Begin at the line that contains "Keep writing the", stop after the line that contains "body = mix(front, back, step(g", and reproduce only that span, unaltered.

Records contained in a dataset:
══════════

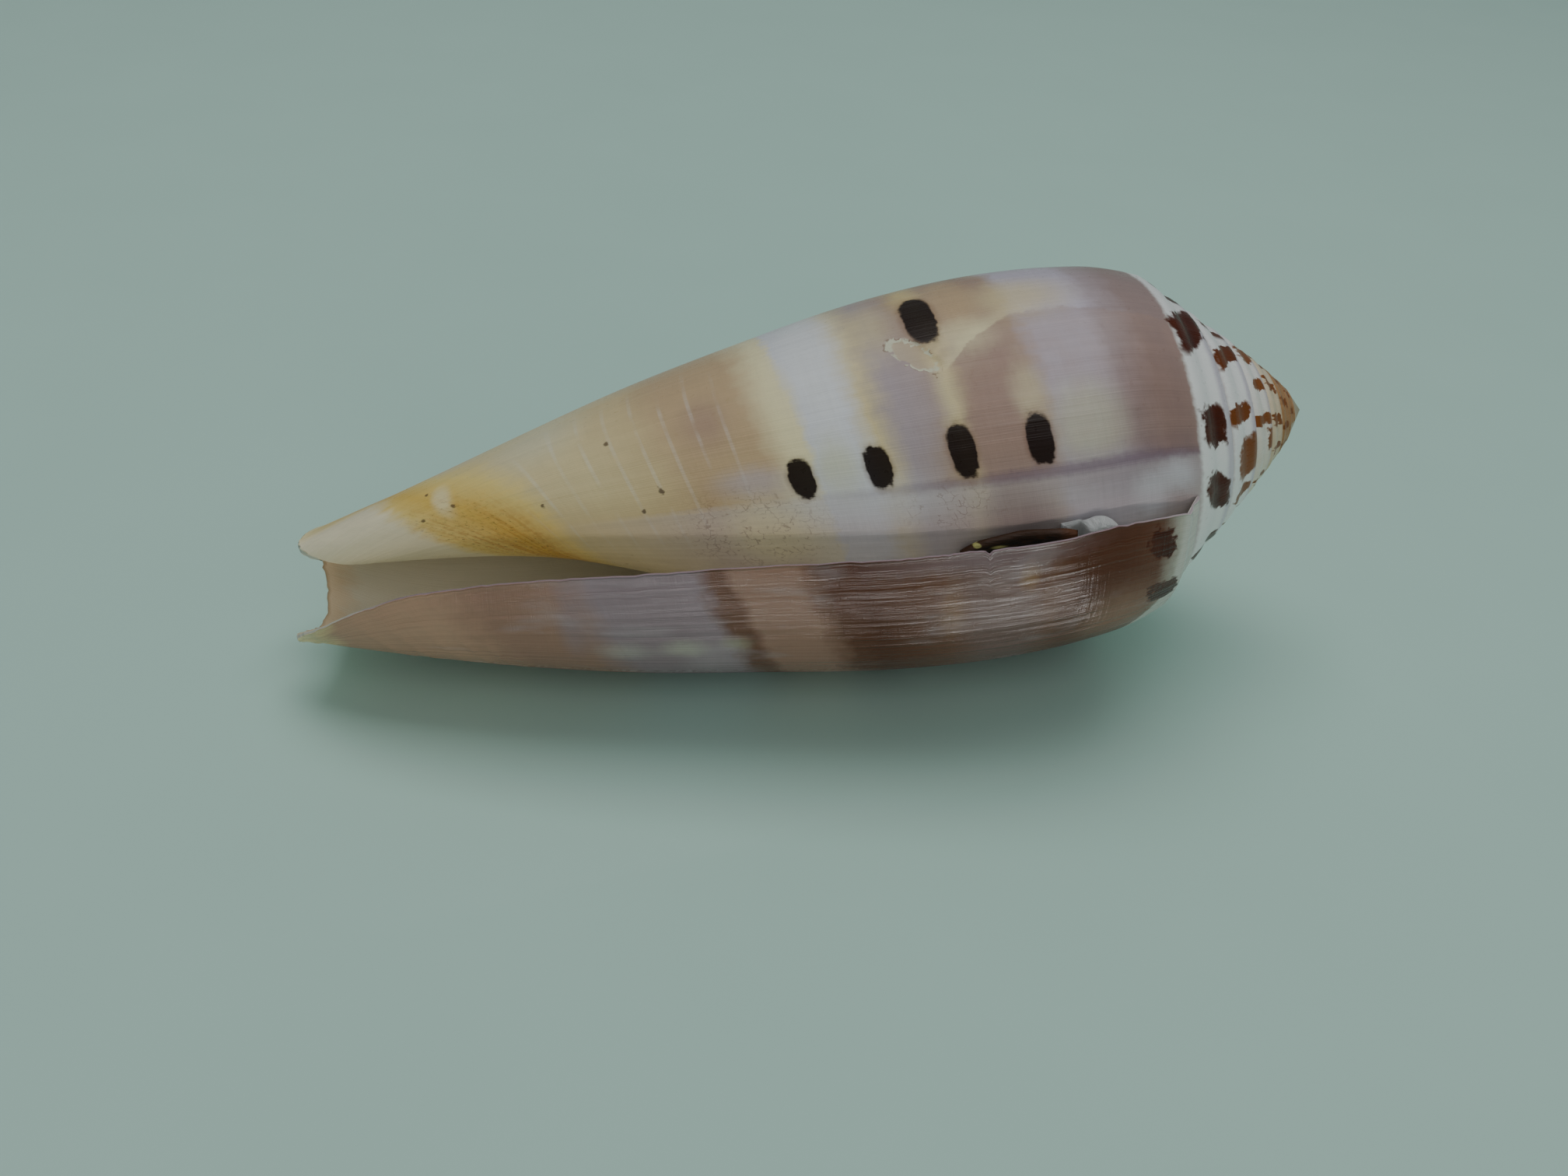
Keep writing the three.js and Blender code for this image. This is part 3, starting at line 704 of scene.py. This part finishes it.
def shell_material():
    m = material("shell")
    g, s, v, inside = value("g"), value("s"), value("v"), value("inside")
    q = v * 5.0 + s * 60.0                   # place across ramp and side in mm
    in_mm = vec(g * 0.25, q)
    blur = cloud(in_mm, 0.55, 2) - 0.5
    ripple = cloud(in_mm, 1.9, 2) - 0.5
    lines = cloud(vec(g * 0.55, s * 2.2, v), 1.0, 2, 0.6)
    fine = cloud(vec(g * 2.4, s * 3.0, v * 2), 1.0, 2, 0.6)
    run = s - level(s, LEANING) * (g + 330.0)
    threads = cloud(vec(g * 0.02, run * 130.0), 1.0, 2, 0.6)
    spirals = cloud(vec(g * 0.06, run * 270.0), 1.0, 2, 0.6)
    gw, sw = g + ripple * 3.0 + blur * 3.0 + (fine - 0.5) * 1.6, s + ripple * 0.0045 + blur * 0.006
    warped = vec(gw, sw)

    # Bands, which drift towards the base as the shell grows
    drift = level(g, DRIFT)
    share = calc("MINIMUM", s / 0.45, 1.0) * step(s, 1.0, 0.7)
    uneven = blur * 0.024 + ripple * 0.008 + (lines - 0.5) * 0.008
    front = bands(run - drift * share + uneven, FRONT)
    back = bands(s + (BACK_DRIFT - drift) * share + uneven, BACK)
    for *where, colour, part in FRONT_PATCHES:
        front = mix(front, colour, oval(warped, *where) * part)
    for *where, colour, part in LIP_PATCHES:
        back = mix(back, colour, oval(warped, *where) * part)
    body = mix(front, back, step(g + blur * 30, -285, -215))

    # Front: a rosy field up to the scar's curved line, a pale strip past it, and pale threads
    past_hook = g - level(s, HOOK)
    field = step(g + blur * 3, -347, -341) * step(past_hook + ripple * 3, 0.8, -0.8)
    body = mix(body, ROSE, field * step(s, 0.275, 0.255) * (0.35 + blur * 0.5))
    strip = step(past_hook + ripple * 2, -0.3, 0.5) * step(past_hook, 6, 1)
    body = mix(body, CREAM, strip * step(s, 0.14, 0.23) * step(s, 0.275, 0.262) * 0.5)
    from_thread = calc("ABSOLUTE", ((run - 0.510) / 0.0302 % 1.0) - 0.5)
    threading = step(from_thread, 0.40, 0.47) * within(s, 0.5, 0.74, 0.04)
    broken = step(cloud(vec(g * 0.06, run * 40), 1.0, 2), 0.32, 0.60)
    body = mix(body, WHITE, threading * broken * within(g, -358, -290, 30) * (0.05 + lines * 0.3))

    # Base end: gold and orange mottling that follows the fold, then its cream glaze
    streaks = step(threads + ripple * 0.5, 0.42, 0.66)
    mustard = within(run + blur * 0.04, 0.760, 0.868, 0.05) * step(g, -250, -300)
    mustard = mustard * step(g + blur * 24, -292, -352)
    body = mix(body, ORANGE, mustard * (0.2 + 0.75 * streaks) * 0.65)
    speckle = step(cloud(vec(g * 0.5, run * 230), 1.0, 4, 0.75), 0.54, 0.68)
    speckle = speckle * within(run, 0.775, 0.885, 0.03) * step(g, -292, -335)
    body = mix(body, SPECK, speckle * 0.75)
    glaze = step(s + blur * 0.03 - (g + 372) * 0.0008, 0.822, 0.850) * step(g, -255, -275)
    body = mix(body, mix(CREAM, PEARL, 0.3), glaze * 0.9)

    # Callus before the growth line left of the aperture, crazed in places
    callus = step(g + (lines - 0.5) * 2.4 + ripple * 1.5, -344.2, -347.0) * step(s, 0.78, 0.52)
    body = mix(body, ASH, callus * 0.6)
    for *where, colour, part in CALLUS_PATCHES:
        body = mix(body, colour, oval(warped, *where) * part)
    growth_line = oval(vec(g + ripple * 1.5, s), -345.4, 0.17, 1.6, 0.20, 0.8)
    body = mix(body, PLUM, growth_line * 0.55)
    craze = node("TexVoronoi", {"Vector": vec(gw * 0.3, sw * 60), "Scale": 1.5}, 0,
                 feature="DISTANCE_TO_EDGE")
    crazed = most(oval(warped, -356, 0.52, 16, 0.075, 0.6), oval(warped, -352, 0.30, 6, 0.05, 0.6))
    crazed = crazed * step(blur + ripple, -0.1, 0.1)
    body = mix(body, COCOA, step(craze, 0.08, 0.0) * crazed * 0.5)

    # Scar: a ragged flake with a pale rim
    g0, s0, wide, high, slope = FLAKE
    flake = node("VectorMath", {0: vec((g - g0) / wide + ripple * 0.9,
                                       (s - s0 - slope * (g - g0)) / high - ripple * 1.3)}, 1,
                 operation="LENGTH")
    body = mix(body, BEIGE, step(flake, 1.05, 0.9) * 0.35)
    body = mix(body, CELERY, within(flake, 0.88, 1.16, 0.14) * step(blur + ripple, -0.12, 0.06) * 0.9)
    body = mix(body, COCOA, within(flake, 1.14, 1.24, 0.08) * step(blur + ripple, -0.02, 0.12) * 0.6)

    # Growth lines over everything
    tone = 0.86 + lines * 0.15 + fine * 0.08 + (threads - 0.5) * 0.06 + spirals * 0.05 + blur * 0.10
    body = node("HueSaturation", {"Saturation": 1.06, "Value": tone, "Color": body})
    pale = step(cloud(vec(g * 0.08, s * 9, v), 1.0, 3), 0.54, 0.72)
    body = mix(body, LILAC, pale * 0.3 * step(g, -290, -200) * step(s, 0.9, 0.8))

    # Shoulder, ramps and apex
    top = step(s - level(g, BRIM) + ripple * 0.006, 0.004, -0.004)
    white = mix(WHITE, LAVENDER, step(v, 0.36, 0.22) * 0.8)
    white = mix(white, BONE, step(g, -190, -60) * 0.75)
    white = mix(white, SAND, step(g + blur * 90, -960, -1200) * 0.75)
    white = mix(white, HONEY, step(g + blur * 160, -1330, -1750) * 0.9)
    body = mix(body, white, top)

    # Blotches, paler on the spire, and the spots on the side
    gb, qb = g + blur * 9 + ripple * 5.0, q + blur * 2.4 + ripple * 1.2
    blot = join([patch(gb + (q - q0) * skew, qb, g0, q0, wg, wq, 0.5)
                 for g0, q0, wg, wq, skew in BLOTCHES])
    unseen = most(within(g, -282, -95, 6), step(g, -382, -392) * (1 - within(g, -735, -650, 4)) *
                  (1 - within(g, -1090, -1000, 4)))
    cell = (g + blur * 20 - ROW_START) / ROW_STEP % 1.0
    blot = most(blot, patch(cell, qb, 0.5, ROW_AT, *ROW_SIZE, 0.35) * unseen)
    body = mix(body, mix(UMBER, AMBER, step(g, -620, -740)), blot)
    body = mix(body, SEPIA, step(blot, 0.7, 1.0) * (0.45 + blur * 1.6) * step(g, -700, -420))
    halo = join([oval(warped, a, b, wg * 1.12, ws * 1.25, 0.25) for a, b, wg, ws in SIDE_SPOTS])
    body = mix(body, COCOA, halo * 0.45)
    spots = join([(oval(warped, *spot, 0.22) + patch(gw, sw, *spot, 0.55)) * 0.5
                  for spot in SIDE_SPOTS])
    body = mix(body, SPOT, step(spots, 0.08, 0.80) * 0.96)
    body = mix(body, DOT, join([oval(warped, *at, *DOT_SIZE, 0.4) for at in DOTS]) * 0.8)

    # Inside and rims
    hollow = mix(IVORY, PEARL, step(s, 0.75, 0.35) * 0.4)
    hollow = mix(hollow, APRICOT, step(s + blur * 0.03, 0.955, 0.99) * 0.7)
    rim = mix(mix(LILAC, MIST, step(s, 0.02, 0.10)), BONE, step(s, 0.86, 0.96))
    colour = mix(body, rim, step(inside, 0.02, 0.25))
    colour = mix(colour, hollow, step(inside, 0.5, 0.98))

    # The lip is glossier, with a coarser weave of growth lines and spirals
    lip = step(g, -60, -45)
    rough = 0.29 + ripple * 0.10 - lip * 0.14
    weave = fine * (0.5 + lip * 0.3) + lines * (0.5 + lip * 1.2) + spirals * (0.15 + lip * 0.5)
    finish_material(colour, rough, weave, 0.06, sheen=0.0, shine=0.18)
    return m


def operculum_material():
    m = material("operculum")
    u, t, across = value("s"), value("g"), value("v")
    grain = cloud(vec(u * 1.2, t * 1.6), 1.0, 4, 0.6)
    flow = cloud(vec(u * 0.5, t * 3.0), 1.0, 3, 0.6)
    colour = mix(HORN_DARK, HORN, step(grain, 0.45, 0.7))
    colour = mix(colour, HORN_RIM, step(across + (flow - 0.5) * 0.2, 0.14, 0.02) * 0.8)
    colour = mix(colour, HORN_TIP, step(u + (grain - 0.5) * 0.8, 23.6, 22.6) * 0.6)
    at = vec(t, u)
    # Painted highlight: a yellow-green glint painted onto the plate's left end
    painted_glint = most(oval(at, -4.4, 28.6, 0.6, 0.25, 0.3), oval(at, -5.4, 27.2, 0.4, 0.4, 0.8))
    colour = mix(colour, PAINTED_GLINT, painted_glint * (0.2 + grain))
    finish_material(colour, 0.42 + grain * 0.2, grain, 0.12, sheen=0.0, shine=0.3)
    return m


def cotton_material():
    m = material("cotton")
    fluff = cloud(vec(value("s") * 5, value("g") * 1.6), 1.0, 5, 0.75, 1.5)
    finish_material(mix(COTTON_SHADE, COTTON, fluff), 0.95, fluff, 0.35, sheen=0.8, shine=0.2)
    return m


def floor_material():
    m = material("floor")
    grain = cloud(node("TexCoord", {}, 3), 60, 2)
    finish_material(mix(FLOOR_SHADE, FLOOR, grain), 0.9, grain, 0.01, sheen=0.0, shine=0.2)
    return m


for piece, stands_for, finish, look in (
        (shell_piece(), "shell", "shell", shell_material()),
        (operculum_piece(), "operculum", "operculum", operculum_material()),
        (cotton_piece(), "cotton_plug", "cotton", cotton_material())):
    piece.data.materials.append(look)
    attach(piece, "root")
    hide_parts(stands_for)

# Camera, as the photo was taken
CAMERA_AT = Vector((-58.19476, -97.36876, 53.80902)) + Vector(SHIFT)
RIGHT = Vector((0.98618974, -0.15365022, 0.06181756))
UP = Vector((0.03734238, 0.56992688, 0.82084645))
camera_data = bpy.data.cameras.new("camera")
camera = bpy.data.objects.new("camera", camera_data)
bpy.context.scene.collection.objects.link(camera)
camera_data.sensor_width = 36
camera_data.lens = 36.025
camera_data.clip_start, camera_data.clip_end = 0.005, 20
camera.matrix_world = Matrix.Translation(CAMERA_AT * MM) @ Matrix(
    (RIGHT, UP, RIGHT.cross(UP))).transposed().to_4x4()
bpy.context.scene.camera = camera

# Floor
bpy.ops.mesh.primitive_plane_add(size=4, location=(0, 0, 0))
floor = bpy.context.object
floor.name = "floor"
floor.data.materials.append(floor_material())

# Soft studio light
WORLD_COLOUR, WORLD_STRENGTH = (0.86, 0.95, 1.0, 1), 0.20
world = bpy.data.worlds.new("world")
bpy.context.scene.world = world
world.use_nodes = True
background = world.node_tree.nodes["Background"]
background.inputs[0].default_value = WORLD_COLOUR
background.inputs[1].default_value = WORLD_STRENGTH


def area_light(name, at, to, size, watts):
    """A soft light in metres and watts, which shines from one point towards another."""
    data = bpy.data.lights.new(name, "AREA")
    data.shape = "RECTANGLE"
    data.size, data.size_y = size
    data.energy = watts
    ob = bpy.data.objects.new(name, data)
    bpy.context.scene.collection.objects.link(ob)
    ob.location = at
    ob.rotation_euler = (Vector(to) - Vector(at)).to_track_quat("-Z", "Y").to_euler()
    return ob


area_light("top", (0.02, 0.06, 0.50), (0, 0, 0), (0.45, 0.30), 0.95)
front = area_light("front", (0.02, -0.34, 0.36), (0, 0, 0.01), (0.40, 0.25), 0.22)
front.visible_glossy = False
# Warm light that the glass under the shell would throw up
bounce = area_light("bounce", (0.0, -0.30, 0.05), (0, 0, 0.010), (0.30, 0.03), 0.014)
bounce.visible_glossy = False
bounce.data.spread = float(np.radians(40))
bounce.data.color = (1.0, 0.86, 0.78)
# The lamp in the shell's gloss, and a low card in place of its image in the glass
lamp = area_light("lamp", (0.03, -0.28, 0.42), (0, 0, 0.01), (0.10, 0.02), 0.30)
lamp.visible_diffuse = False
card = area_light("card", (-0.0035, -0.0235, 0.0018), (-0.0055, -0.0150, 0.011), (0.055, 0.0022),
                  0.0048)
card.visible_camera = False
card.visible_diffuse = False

══════════

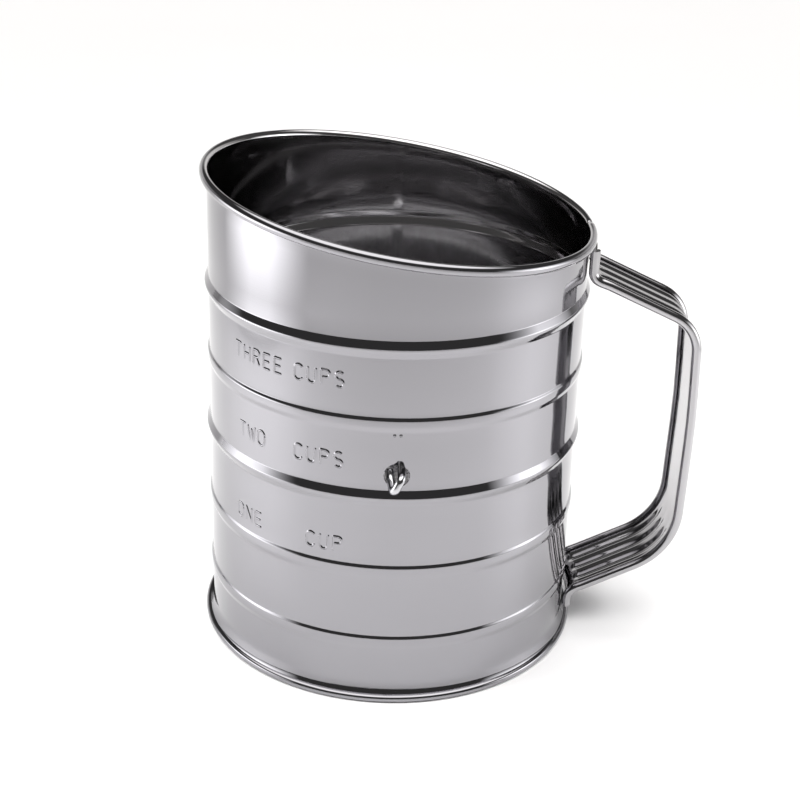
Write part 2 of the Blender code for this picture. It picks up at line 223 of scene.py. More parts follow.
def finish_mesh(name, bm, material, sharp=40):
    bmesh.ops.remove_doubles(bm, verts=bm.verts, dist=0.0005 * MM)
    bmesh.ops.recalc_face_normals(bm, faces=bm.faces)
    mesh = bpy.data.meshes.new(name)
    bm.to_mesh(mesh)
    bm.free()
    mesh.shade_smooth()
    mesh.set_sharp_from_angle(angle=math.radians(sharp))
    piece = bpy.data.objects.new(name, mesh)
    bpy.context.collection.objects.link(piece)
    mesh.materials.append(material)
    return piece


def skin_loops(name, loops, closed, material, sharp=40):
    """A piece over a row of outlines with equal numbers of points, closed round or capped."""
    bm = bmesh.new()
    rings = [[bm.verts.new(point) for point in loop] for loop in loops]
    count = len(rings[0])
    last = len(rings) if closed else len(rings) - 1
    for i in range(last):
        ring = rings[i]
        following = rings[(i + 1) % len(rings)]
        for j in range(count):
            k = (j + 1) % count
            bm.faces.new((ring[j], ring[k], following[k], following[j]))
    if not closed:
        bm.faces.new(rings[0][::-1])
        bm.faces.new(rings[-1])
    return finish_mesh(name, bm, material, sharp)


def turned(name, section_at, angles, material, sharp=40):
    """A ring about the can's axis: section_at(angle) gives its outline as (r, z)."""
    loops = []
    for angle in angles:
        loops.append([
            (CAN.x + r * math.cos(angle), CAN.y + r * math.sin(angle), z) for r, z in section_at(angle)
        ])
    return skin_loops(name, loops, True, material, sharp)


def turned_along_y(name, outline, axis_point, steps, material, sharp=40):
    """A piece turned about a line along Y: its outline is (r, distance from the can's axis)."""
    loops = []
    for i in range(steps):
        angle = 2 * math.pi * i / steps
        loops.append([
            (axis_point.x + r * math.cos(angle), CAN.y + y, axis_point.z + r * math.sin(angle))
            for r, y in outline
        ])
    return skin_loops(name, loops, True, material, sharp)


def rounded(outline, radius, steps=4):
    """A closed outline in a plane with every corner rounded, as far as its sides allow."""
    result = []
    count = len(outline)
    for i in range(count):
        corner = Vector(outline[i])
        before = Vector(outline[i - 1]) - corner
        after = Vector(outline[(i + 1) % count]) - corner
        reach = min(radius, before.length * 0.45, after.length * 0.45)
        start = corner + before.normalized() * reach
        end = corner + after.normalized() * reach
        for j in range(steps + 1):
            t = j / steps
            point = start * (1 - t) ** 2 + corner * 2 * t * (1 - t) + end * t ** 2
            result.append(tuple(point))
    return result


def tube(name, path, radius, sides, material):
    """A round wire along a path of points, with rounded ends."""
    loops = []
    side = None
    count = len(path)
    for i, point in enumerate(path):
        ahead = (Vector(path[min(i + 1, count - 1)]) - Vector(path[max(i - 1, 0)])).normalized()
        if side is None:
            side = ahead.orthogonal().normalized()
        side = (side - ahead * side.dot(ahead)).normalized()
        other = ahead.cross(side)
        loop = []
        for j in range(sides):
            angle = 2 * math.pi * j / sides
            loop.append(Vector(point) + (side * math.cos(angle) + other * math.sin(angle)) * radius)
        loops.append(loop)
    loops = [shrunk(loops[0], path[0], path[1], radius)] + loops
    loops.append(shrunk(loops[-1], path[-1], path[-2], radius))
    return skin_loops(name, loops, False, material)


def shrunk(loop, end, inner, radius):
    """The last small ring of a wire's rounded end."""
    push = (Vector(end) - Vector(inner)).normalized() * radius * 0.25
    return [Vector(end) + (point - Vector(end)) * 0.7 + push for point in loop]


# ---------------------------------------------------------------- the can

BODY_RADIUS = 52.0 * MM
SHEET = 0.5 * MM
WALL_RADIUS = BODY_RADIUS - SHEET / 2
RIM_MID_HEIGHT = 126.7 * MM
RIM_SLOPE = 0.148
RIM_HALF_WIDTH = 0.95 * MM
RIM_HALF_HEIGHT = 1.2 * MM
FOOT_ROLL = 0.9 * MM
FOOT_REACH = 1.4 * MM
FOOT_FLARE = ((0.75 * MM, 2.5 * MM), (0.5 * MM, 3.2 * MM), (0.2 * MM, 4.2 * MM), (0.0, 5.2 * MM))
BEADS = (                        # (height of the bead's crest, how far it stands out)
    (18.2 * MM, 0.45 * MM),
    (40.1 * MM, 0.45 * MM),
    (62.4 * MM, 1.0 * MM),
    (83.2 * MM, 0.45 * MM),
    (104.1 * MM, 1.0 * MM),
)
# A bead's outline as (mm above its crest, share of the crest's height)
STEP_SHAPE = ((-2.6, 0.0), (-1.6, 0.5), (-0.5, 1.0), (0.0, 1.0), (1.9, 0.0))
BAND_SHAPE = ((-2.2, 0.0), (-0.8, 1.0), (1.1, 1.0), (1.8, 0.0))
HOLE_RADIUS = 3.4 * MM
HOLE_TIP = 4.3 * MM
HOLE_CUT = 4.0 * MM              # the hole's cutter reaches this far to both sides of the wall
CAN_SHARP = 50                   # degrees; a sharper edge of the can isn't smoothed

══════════

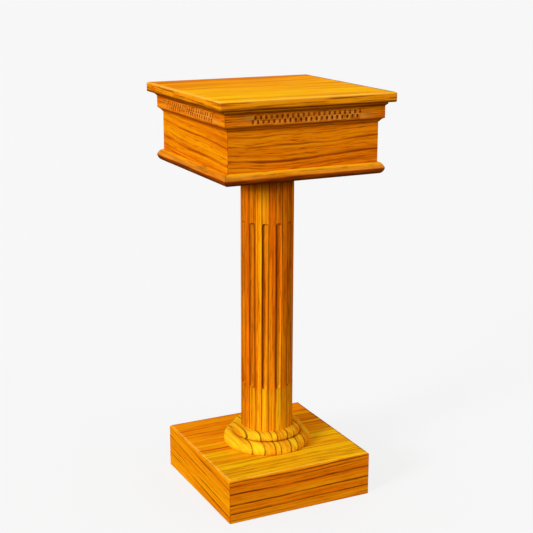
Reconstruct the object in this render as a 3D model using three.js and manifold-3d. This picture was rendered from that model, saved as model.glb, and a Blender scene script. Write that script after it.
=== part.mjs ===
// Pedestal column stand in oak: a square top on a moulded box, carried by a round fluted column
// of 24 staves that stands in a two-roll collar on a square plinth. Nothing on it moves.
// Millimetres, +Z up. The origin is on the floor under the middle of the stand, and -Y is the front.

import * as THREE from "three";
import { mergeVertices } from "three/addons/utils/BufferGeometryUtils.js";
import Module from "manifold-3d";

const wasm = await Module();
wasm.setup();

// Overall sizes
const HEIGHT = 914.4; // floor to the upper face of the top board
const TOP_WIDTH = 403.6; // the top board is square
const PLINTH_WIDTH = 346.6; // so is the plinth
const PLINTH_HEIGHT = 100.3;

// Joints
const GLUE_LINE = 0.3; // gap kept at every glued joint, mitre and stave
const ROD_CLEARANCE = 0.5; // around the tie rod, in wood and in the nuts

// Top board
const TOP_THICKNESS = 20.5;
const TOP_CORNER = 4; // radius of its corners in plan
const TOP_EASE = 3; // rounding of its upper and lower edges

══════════

→ **Expected answer**
Keep writing the three.js and Blender code for this image. This is part 3, starting at line 704 of scene.py. This part finishes it.
def shell_material():
    m = material("shell")
    g, s, v, inside = value("g"), value("s"), value("v"), value("inside")
    q = v * 5.0 + s * 60.0                   # place across ramp and side in mm
    in_mm = vec(g * 0.25, q)
    blur = cloud(in_mm, 0.55, 2) - 0.5
    ripple = cloud(in_mm, 1.9, 2) - 0.5
    lines = cloud(vec(g * 0.55, s * 2.2, v), 1.0, 2, 0.6)
    fine = cloud(vec(g * 2.4, s * 3.0, v * 2), 1.0, 2, 0.6)
    run = s - level(s, LEANING) * (g + 330.0)
    threads = cloud(vec(g * 0.02, run * 130.0), 1.0, 2, 0.6)
    spirals = cloud(vec(g * 0.06, run * 270.0), 1.0, 2, 0.6)
    gw, sw = g + ripple * 3.0 + blur * 3.0 + (fine - 0.5) * 1.6, s + ripple * 0.0045 + blur * 0.006
    warped = vec(gw, sw)

    # Bands, which drift towards the base as the shell grows
    drift = level(g, DRIFT)
    share = calc("MINIMUM", s / 0.45, 1.0) * step(s, 1.0, 0.7)
    uneven = blur * 0.024 + ripple * 0.008 + (lines - 0.5) * 0.008
    front = bands(run - drift * share + uneven, FRONT)
    back = bands(s + (BACK_DRIFT - drift) * share + uneven, BACK)
    for *where, colour, part in FRONT_PATCHES:
        front = mix(front, colour, oval(warped, *where) * part)
    for *where, colour, part in LIP_PATCHES:
        back = mix(back, colour, oval(warped, *where) * part)
    body = mix(front, back, step(g + blur * 30, -285, -215))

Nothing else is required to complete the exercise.